Is this topology metrizable? Is the irrational sequence topology metrizable?
The irrational sequence topology is generated by the clopen basis 
$$
\big\{\{x\}\,:\,x\,\text{is irrational}\big\}\cup\big\{A_n(x) \cup \{x\}\,:\,n\in\mathbb{N}\,\text{if}\,x\,\text{is rational}\big\},
$$ 
where $A_n(x)$ is a tail of a sequence $x_n$ of irrational numbers that converge to $x$. (In this topology, we fix a convergent sequence for every rational number).
I proved that this space is $T_4$, but I couldn't prove that this space is not $T_5$ or $T_6$, so that it cannot be metrizable. Can someone give me a hint?
 A: The space is metrizable.  For this I will make use of the Nagata-Smirnov Metrization Theorem:

A topological space $X$ is metrizable iff it is regular and has a $\sigma$-locally finite base.

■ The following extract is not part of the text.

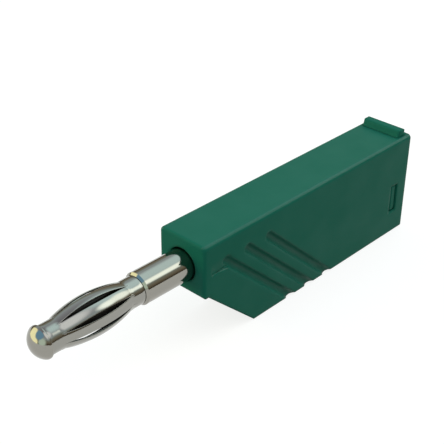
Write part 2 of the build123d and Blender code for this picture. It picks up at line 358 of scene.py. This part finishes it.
# %% Draw an outline and spin it
def run_to(outline, point, x, radius):
    """Extends the outline in a straight run and returns its new end point."""
    new_end = bmesh.ops.extrude_vert_indiv(outline, verts=[point])["verts"][0]
    target = Vector((x * MM, 0, radius * MM))
    bmesh.ops.translate(outline, verts=[new_end], vec=target - new_end.co)
    return new_end


def arc_by(outline, point, centre_x, centre_radius, degrees, steps):
    """Extends the outline along an arc round a centre and returns its new end point."""
    centre = (centre_x * MM, 0, centre_radius * MM)
    made = bmesh.ops.spin(outline, geom=[point], cent=centre, axis=(0, 1, 0),
                          angle=math.radians(degrees), steps=steps, use_duplicate=False)
    return [item for item in made["geom_last"] if isinstance(item, bmesh.types.BMVert)][0]


def finish_piece(name, shape, finish, body, slot, *nodes, sharp_angle=30):
    """Turns a bmesh into a smooth object that rides on a body and stands for its nodes."""
    mesh = bpy.data.meshes.new(name)
    shape.to_mesh(mesh)
    shape.free()
    mesh.shade_smooth()
    mesh.set_sharp_from_angle(angle=math.radians(sharp_angle))
    mesh.materials.append(finish)
    piece = bpy.data.objects.new(name, mesh)
    bpy.context.collection.objects.link(piece)
    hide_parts(*nodes)
    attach(piece, body)
    print(name, "faces", len(mesh.polygons))
    return piece


tip_x, widest_x, head_back_x = -21.62, -20.27, -20.15
crown_radius, head_radius, rim_radius = 2.2, 1.95, 0.12
core_radius, core_rear_x = 1.5, -7.2
shaft_radius, shaft_front_x = 2.0, -6.95
crown_steps, side_steps, rim_steps, lathe_steps = 18, 14, 6, 160
near = 0.01  # two places closer than this, in millimetres, are one
merge_distance = 1e-7
crown_centre_x = tip_x + crown_radius
reach = widest_x - crown_centre_x
side_radius = (crown_radius**2 - reach**2 - head_radius**2) / (2 * (crown_radius - head_radius))
crown_sweep = 90 - math.degrees(math.atan2(-reach, head_radius - side_radius))
behind_the_head = [
    (head_back_x, core_radius), (core_rear_x, core_radius),
    (core_rear_x, 1.74), (shaft_front_x, shaft_radius), (0.8, shaft_radius),
    (0.8, 2.1), (6, 2.1), (6, 2.2), (6.3, 2.5), (14.2, 2.5), (14.5, 2.2),
    (14.5, 1.8), (17.2, 1.8), (17.5, 1.5), (17.5, 0),
]
pin = bmesh.new()
end = pin.verts.new((tip_x * MM, 0, 0))
end = arc_by(pin, end, crown_centre_x, 0, crown_sweep, crown_steps)
end = arc_by(pin, end, widest_x, head_radius - side_radius, 90 - crown_sweep, side_steps)
end = arc_by(pin, end, widest_x, head_radius - rim_radius, 90, rim_steps)
print("the rim ends at", round(end.co.x / MM, 2), "radius", round(end.co.z / MM, 2))
for x, radius in behind_the_head:
    end = run_to(pin, end, x, radius)
bmesh.ops.spin(pin, geom=pin.verts[:] + pin.edges[:], cent=(0, 0, 0), axis=(1, 0, 0),
               angle=2 * math.pi, steps=lathe_steps, use_merge=True)
bmesh.ops.remove_doubles(pin, verts=pin.verts, dist=merge_distance)
bmesh.ops.recalc_face_normals(pin, faces=pin.faces)


def on_the_core(v):
    """Whether this point of the pin lies on the core, which the cage covers."""
    x, radius = v.co.x / MM, math.hypot(v.co.y, v.co.z) / MM
    return abs(radius - core_radius) < near and head_back_x - near < x < core_rear_x + near


# the core under the cage gets the second finish, the nearly black painted shade
covered_core = [face for face in pin.faces if all(on_the_core(v) for v in face.verts)]
for face in covered_core:
    face.material_index = 1
print("faces of the covered core:", len(covered_core))
contact_pin = finish_piece("turned_pin", pin, turned_plate, "plug", "nickel_plated_brass",
                           "contact_pin")
contact_pin.data.materials.append(painted_shade_inside)

# %% [markdown]
# ## The leaf cage
# The cage is stamped from thin spring sheet as a ladder of narrow leaves, bulged, and rolled
# into a tube round the pin's core. Pressed into a socket, the leaves flatten and grip. One
# leaf is made here and copied round. Its run, two straight rings with a long shallow arc
# between them, is spun over one leaf's share of the turn, and its sides are then drawn in to
# open the lens-shaped slits. The rings stay whole, apart from the open seam of the roll. The
# slits are wider here than in the engineering model, 0.62 mm in place of 0.36, so that the
# lowest one in view lets the table show through.

# %% Roll the cage
leaf_count = 9
sheet_thickness = 0.2
edge_wear, edge_steps, sharp_corner = 0.035 * MM, 2, math.radians(40)
ring_steps, bow_steps, leaf_steps = 4, 64, 14
seam_merge_distance = 2e-7
cage_front_x, bulge_front_x, bulge_rear_x, cage_rear_x = -20.10, -18.30, -9.05, -7.25
ring_radius, bulge_radius = 1.74, 2.435
slit_width, slit_end_margin = 0.62, 0.1
first_slit, seam_slit, seam_width = 110.2, 5, 0.12
leaf_share = 2 * math.pi / leaf_count
half_run = (bulge_rear_x - bulge_front_x) / 2
rise = bulge_radius - ring_radius
bow_radius = (half_run**2 + rise**2) / (2 * rise)
bow_angle = 2 * math.degrees(math.asin(half_run / bow_radius))
bulge_middle_x = (bulge_front_x + bulge_rear_x) / 2


def slit_half_width(x):
    """Half the slit's width at this place along the cage, in millimetres."""
    half_slit = half_run - slit_end_margin
    along = (x - bulge_middle_x) / half_slit
    return slit_width / 2 * (1 - along**2) if abs(along) < 1 else 0.0


def straight_ring(outline, point, from_x, to_x):
    """Extends the outline along one straight ring and returns its new end point."""
    for step in range(1, ring_steps + 1):
        point = run_to(outline, point, from_x + (to_x - from_x) * step / ring_steps, ring_radius)
    return point


def faces_out(face):
    """Whether the face looks away from the pin's axis."""
    centre = face.calc_center_median()
    return face.normal.dot(Vector((0, centre.y, centre.z))) > 0


cage = bmesh.new()
end = cage.verts.new((cage_front_x * MM, 0, ring_radius * MM))
end = straight_ring(cage, end, cage_front_x, bulge_front_x)
end = arc_by(cage, end, bulge_middle_x, bulge_radius - bow_radius, bow_angle, bow_steps)
end = straight_ring(cage, end, bulge_rear_x, cage_rear_x)
bmesh.ops.spin(cage, geom=cage.verts[:] + cage.edges[:], cent=(0, 0, 0), axis=(1, 0, 0),
               angle=leaf_share, steps=leaf_steps)
turns = [math.atan2(v.co.z, v.co.y) for v in cage.verts]
middle_turn = (min(turns) + max(turns)) / 2
for v in cage.verts:
    radius = math.hypot(v.co.y, v.co.z)
    share = (math.atan2(v.co.z, v.co.y) - middle_turn) / (leaf_share / 2)
    drawn_in = slit_half_width(v.co.x / MM) * MM / radius
    turn_now = math.radians(first_slit) + leaf_share / 2 + share * (leaf_share / 2 - drawn_in)
    v.co.y = radius * math.cos(turn_now)
    v.co.z = radius * math.sin(turn_now)
one_leaf = cage.verts[:] + cage.edges[:] + cage.faces[:]
for index in range(1, leaf_count):
    copy = bmesh.ops.duplicate(cage, geom=one_leaf)["geom"]
    points = [item for item in copy if isinstance(item, bmesh.types.BMVert)]
    bmesh.ops.rotate(cage, verts=points, cent=(0, 0, 0),
                     matrix=Matrix.Rotation(index * leaf_share, 3, "X"))
seam_turn = math.radians(first_slit) + seam_slit * leaf_share
for face in cage.faces:
    centre = face.calc_center_median()
    side = math.remainder(math.atan2(centre.z, centre.y) - seam_turn, 2 * math.pi)
    for v in face.verts:
        off = math.remainder(math.atan2(v.co.z, v.co.y) - seam_turn, 2 * math.pi)
        radius = math.hypot(v.co.y, v.co.z)
        half_seam = seam_width / 2 * MM / radius
        if abs(off) < half_seam / 2:
            v.co.y = radius * math.cos(seam_turn + math.copysign(half_seam, side))
            v.co.z = radius * math.sin(seam_turn + math.copysign(half_seam, side))
bmesh.ops.remove_doubles(cage, verts=cage.verts, dist=seam_merge_distance)
bmesh.ops.recalc_face_normals(cage, faces=cage.faces)
if sum(1 for face in cage.faces if faces_out(face)) < len(cage.faces) / 2:
    bmesh.ops.reverse_faces(cage, faces=cage.faces)
leaf_cage = finish_piece("rolled_leaf_cage", cage, rolled_plate, "cage", "nickel_plated_spring",
                         "spring_cage")
sheet_metal = leaf_cage.modifiers.new("sheet", "SOLIDIFY")
sheet_metal.thickness = sheet_thickness * MM
sheet_metal.offset = -1.0
sheet_metal.use_even_offset = True
# the inner shell of the sheet gets the nearly black painted shade finish
leaf_cage.data.materials.append(painted_shade_inside)
sheet_metal.material_offset = 1
worn_edge = leaf_cage.modifiers.new("edge", "BEVEL")
worn_edge.width = edge_wear
worn_edge.segments = edge_steps
worn_edge.limit_method = "ANGLE"
worn_edge.angle_limit = sharp_corner
print("cage bow radius", round(bow_radius, 2), "mm")

# %% [markdown]
# ## The sleeve's grip step
# Above the front groove the side has a shallow recess, and its floor ends on a ledge where the
# thumb finds a hold. In the photograph a pale line of light runs along that ledge, as it does
# on a rounded shoulder; a sharp ledge under the recess lies in shade. A copy of the
# engineering sleeve is merged, and only the ledge's corner points are moved: the outer edge
# slides down the side, along the groove's rim, and the inner edge goes deeper at its front.
# All other points stay, and so the sleeve keeps its outside size. The ledge, the two rounded
# top edges and, faintly, the top get copies of the plastic with more gloss, as if hands had
# polished them, and a pale line of light runs along each.

# %% Round the shoulder of the grip step
half_width, ledge_z = 3.6, -0.62
shoulder_drop, rim_slope = 0.24, math.radians(42)
ledge_softness = 0.08 * MM
ledge_gloss, edge_gloss, top_gloss = 0.60, 0.24, 0.12
sleeve_sharp_angle = 12
LEDGE, TOP_EDGES, TOP = 1, 2, 3  # slots of the polished copies of the plastic
# place along the ledge, depth under the side, and how much deeper the point goes
inner_points = [(1.3, 0.020, 0.12), (1.958, 0.084, 0.14), (2.651, 0.149, 0.14)]
# place along the ledge, and how far the point slides to the rear as it drops
outer_points = [(1.3, 0.0), (3.85, shoulder_drop / math.tan(rim_slope))]
sleeve = bmesh.new()
sleeve.from_mesh(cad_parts["housing"].data)
bmesh.ops.remove_doubles(sleeve, verts=sleeve.verts, dist=merge_distance)


def ledge_points(x, depth):
    """The sleeve's points on the ledge at this place and depth, on both sides."""
    return [v for v in sleeve.verts
            if abs(v.co.x / MM - x) < near and abs(v.co.z / MM - ledge_z) < near
            and abs(abs(v.co.y) / MM - half_width + depth) < near]


for x, depth, deeper in inner_points:
    for v in ledge_points(x, depth):
        bmesh.ops.translate(sleeve, verts=[v], vec=(0, -math.copysign(deeper * MM, v.co.y), 0))
        print("inner point at", x, "on side", round(math.copysign(1, v.co.y)))
for x, rear_step in outer_points:
    found = ledge_points(x, 0.0)
    bmesh.ops.translate(sleeve, verts=found, vec=(rear_step * MM, 0, -shoulder_drop * MM))
    print("outer points at", x, ":", len(found))
sleeve.normal_update()
ledge_front_x, ledge_rear_x, ledge_low_z, ledge_high_z, ledge_side_y = 1.2, 4.3, -0.95, -0.60, 3.2
top_low_z, top_rear_x, top_side_y = 3.4, 38, 2.6
ledge_upward, edge_upward, flat_upward = 0.2, 0.25, 0.97
for face in sleeve.faces:
    middle, upward = face.calc_center_median() / MM, face.normal.z
    if (ledge_front_x < middle.x < ledge_rear_x and ledge_low_z < middle.z < ledge_high_z
            and abs(middle.y) > ledge_side_y and upward > ledge_upward):
        face.material_index = LEDGE
    if (middle.z > top_low_z and edge_upward < upward < flat_upward
            and middle.x < top_rear_x and abs(middle.y) > top_side_y):
        face.material_index = TOP_EDGES
    if middle.z > top_low_z and upward >= flat_upward:
        face.material_index = TOP
for index, part_name in ((LEDGE, "ledge"), (TOP_EDGES, "top edges"), (TOP, "top")):
    print(part_name, "faces:", sum(1 for face in sleeve.faces if face.material_index == index))
moulded_sleeve = finish_piece("moulded_sleeve", sleeve, green_plastic, "plug", "green_plastic",
                              "housing", sharp_angle=sleeve_sharp_angle)


def polished_plastic(name, softness, gloss):
    """A copy of the green plastic with its own edge rounding and gloss."""
    finish = green_plastic.copy()
    finish.name = name
    for node in finish.node_tree.nodes:
        if node.type == "BEVEL":
            node.inputs["Radius"].default_value = softness
        if node.type == "BSDF_PRINCIPLED":
            node.inputs["Specular IOR Level"].default_value = gloss
    return finish


for name, softness, gloss in (("green_polished_ledge", ledge_softness, ledge_gloss),
                              ("green_polished_edge", edge_softness, edge_gloss),
                              ("green_worn_top", edge_softness, top_gloss)):
    moulded_sleeve.data.materials.append(polished_plastic(name, softness, gloss))
print("sleeve plastics:", len(moulded_sleeve.data.materials))

# %% [markdown]
# ## Colour handling
# The Standard view shows a colour as it is written, so the green that was mixed above is the
# green that is seen.

# %% Set the view and finish
bpy.context.scene.view_settings.view_transform = "Standard"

(A family of subsets of a topological space is called 


*

*locally finite if each point has an (open) neighbourhood which meets only finitely many sets in the family.  

*$\sigma$-locally finite if it is a countable union of locally finite subfamilies.)


First let $Y = \bigcup_{q \in \mathbb{Q}} A_0 ( q )$, and $Z = \mathbb{R} \setminus ( \mathbb{Q} \cup Y)$.  Note that $Z$ is a discrete clopen subseteq of $\mathbb{R}$, and $Y$ is countable.


*

*For each $q \in \mathbb{Q}$ and $n \in \mathbb{N}$ let $\mathcal{B}_{q,n} = \{ \{ q \} \cup A_n(q) \}$.

*For each $y \in Y$ let $\mathcal{B}_y = \{ \{ y \} \}$.

*Let $\mathcal{B}^\prime = \{ \{ z \} : z \in Z \}$.


It is clear that each $\mathcal{B}_{q,n}$ and each $\mathcal{B}_y$ ($y \in Y$) is (locally) finite.  Note that as for each $q \in \mathbb{Q}$ the set $\{ q \} \cup A_0(q)$ is an open neighbourhood disjoint from $Z$, it follows that $\mathcal{B}^\prime$ is locally finite.
Therefore $$\mathcal{B} = \bigcup_{q \in \mathbb{Q}} \bigcup_{n \in \mathbb{N}} \mathcal{B}_{q,n} \cup 
\bigcup_{y \in Y} \mathcal{B}_{y} \cup 
\mathcal{B}^\prime$$ is a $\sigma$-locally finite base for $\mathbb{R}$.
As you have shown that the space is normal (and hence regular) it follows that it is metrizable.
(Nagata-Smirnov is surely overkill, but I'm not seeing a more direct proof at the moment.)

Gaaack!!
There is a way to get this result using much weaker tools.  Note that the space is the topological sum of $Z$ and $Y \cup \mathbb{Q}$, so it suffices to show that each of these subspaces are metrizable.  Clearly $Z$ is metrizable since it is discrete, so all that remains is $Y \cup \mathbb{Q}$.  For this we make use of Urysohn's Metrization Theorem:

Every second-countable regular (Hausdorff) space is metrizable.

It is easy to see that the irrational singletons together with the basic open neighbourhoods of the rationals forms a countable base for the subspace $Y \cup \mathbb{Q}$, and as regularity (and Hausdorffness) was already established, we're done!